Our issue was on hard accell around 4000 rpm, the engine seemed to be rev limiting, like the old rev limiting rotors on early German cars. The power curve seemed to hunt, power up, and then shut down, power up and shut down.

Being Ferrari guys we know a thing or 2 about cam timing and timing belts, so we degreed the cams and installed a new factory belt. We replaced the cap, rotor, the pick up in the distributor, new plugs, wires, coil, and ignition module. None of the above made a bit of difference. Next we checked and rechecked everything in the fuel injection system, pressure, delivery, relays water in the fuel system, all checked out perfectly.

We had a few responses to our previous post here, we followed all input and it did not make a slightest bit of improvment. The interesting thing was all emissions were spot on, all voltages exact,

Our next thought was an issue with the turbo. Turbo was in perfect operating condition and free running. We checked the hard line between the turbo and the pop off valve, no carbon.

Then we checked the pop off valve and it seemed a bit sluggish in its operation. I ordered a kit, and a new valve and spring. We installed the above parts and still the same problem extisted. We even removed the exhaust system to make sure we did not have a plugged exhaust, no change.
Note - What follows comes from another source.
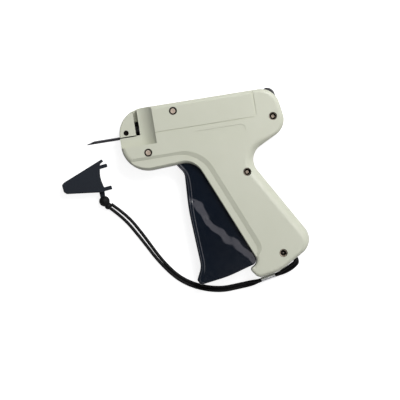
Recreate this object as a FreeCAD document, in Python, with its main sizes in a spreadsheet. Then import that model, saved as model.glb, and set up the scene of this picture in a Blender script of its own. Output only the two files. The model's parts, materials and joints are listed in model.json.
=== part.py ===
import FreeCAD, Part

import math
import os
import re

import Sketcher
from FreeCAD import Placement, Rotation, Vector

# Garment tag attacher, in millimetres. It lies on its right side: +Z points out of the left side, -X is
# the way the needle points, +Y is the top of the tool. The parting plane of the two housing halves stands
# one half_width above the table (z = 0).

doc = FreeCAD.newDocument("TagAttacher")

# ---------------------------------------------------------------------------------------------------
# Driving dimensions
# ---------------------------------------------------------------------------------------------------

SIZES = {
    # moulded housing
    "half_width": 13.0,  # one housing half, from the parting plane to its side face
    "wall_thickness": 2.4,
    "edge_round": 3.0,  # rounding of the side faces' edges
    "back_round": 7.5,  # the same down the back of the grip
    "saddle_round": 5.3,
    "belly_round": 5.5,
    "nose_reach": 53.5,  # front of the nose, ahead of the origin
    "top_height": 72.0,
    "belly_height": 21.7,
    "grip_length": 88.3,
    "band_depth": 1.1,  # lowered band along the belly and the front of the grip
    "groove_depth": 0.6,
    "groove_width": 0.8,
    "groove_end": 1.5,  # width of the groove's upright stretch
    "plate_depth": 0.35,  # bare oblong plate on the left side
    # sunk face of the nose, with the fastener slot
    "sunk_height": 7.0,  # left over between the parting plane and the sunk face
    "slot_width": 3.1,
    "slot_front": 40.5,  # front edge of the slot, ahead of the origin
    "slot_floor": 51.3,
    "channel_length": 10.1,  # room for the bar of a fastener, along the needle
    "channel_half": 0.65,
    # screws and bosses
    "boss_radius": 2.9,
    "pivot_boss": 2.3,  # slimmer boss that the trigger turns on
    "screw_radius": 1.15,
    "screw_head": 2.8,
    "head_height": 2.0,
    "head_pocket": 3.15,
    "shallow_pocket": 2.5,
    "deep_pocket": 6.4,
    "pivot_clearance": 0.05,
    "fixed_gap": 0.02,  # round a pin that stays put in its hole
    # needle and push rod
    "needle_height": 51.2,  # the needle's axis above the origin, along Y
    "needle_radius": 1.2,
    "needle_bore": 0.8,
    "needle_tip": 79.6,
    "needle_slot": 0.7,
    "rod_radius": 0.6,
    "hub_radius": 1.9,
    "pin_radius": 1.2,  # pin that holds the nose plate
    # trigger
    "trigger_half": 8.0,
    "trigger_skin": 2.0,
    "trigger_stroke": 16.0,  # degrees
    "trigger_pin": 1.5,
    "trigger_eye": 3.7,
    "trigger_bead": 2.3,  # raised bead down the front of each side face
    # drive lever and slide
    "lever_half": 1.5,
    "hub_half": 4.0,
    "slide_half": 4.0,  # across the slide, along Z
    "slide_rise": 3.5,  # half of the slide's height
    "slide_rest": 59.0,  # the slide pin's place with the trigger let go
    "slide_travel": 41.0,
    "slide_pin": 1.5,
    "slide_gap": 0.25,
    # feed wheel and pawl
    "wheel_radius": 5.4,
    "ratchet_radius": 3.6,
    "ratchet_width": 1.6,
    "wheel_width": 2.8,
    "wheel_axis": 56.5,
    "wheel_sink": 5.6,  # wheel's axis below the parting plane
    "axle_radius": 1.0,
    "pawl_thickness": 1.0,
    # release button
    "button_half": 6.0,
    "button_gap": 0.25,
    # cap and cord
    "cap_width": 12.0,
    "cap_wall": 1.4,
    "cord_radius": 1.25,
    "anchor_radius": 0.9,
    "ferrule_wall": 0.45,
    "ferrule_length": 11.4,
}

sheet = doc.addObject("Spreadsheet::Sheet", "Sizes")
for row, (alias, value) in enumerate(SIZES.items(), start=1):
    sheet.set(f"A{row}", alias)
    sheet.set(f"B{row}", str(value))
    sheet.setAlias(f"B{row}", alias)
doc.recompute()


def size(alias):
    """A driving dimension, read from the sheet."""
    return float(sheet.get(alias))


def bind(thing, prop, formula):
    """Ties a property to a formula of the sheet's aliases, which all hold an underscore."""
    thing.setExpression(prop, re.sub(r"\b([a-z]+_[a-z]+)\b", r"Sizes.\1", str(formula)))


# ---------------------------------------------------------------------------------------------------
# Places that several pieces share (x, y in the side view)
# ---------------------------------------------------------------------------------------------------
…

We reposted and no new information offered. So I decided to just drive the car on the freeway and watch the gauges to see if there was something that we may have missed. If I throttled up easily beyond the afore mentioned 4000 rpm, pressing lightly on the throttle it accele:UK:rated fine. If I pushed the pedal hard it ran up to 4000 grand then it started to rev limit on and off, on and off.

Thats when I noticed when hammering the throttle the boost jumped up + 11 pounds and the rev limiting started. I installed a test boost gauge to double check the one in the car. The numbers and results were the same.
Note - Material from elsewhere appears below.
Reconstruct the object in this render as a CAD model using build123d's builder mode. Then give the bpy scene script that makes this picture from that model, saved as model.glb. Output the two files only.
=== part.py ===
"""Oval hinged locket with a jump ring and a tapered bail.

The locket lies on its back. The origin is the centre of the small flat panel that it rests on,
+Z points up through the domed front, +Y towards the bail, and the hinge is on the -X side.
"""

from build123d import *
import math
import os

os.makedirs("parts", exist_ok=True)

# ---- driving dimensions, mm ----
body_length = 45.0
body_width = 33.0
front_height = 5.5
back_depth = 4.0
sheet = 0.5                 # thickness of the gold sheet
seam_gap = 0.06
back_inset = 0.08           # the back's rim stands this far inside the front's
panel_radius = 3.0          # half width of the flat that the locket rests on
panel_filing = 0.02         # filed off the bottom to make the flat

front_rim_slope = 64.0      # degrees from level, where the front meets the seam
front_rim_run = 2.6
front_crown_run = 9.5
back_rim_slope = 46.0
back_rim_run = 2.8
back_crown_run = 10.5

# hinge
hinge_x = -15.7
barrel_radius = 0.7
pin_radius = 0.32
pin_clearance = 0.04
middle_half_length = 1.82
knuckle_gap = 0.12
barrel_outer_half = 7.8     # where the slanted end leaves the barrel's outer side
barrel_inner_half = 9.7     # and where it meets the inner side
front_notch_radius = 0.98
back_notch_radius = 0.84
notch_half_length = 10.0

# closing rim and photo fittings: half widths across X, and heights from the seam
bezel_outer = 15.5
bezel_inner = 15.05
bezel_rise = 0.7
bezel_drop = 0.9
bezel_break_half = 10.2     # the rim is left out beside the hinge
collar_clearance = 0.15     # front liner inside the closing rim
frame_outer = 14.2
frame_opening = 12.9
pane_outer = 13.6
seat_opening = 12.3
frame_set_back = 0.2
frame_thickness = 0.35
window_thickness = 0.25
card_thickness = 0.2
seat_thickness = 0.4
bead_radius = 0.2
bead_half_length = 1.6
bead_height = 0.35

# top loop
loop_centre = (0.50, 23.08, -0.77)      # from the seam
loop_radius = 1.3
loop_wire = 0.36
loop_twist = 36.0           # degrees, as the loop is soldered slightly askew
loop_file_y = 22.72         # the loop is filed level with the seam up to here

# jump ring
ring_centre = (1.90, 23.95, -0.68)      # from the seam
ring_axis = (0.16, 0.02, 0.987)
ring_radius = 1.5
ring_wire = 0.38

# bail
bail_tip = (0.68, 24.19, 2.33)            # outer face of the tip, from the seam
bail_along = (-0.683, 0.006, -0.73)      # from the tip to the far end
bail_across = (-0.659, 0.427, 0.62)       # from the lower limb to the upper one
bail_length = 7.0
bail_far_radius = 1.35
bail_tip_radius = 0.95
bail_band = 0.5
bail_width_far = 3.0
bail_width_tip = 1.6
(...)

So my conclusion was for some reason the boost was exceeding the built in limiter and it was shutting the fuel supply off, not long enough to starve it but just enough to cause a hesitation under hard accell.

We went back to the turbo and rechecked everything, and finally found the problem. While the pop off valve was operating perfectly and worked as intended. What we did find was a worn valve stem hole in the cast iron pop off valve housing. It was worn oval and was causing the valve to stay shut under load allowing the turbo pressure to build up and shut down the fuel supply.

We removed the valve and machined the oval stem hole round, then we machined a phosphor bronze valve guide and pressed it in place. We then reemed to fit, with the heat generated in that area we allowed more clearance than we would with engine valve guides. Due to heat expansion of both the valve stem and pop off valve housing we allowed .007 clearance.

We reassembled the valve and fired the motor up. Took it our for a quick road test and problem solved. The car is now a rocket, fast hard throttle accelleration up to 7 grand. Our initial problem seemed to get worse with higher temps so we blasted up the freeway for 30 plus miles and then returned. This Lotus runs strong and smooth with very nice powerful acceleration, at running temps.

Its now a nice fun car to drive with steady accell and it does run strong. Sorry to be wordy but with these cars getting a bit long in the tooth I'm sure others may or are expierencing the same issue. Turns out to be a rather inexpensive and easy fix. Once you remove the pop odd valve any machine shop can install bronze guide and problem solved. By the time you throw in a new valve, a pop off repair kit and new spring, the whole project should come in under $500.00.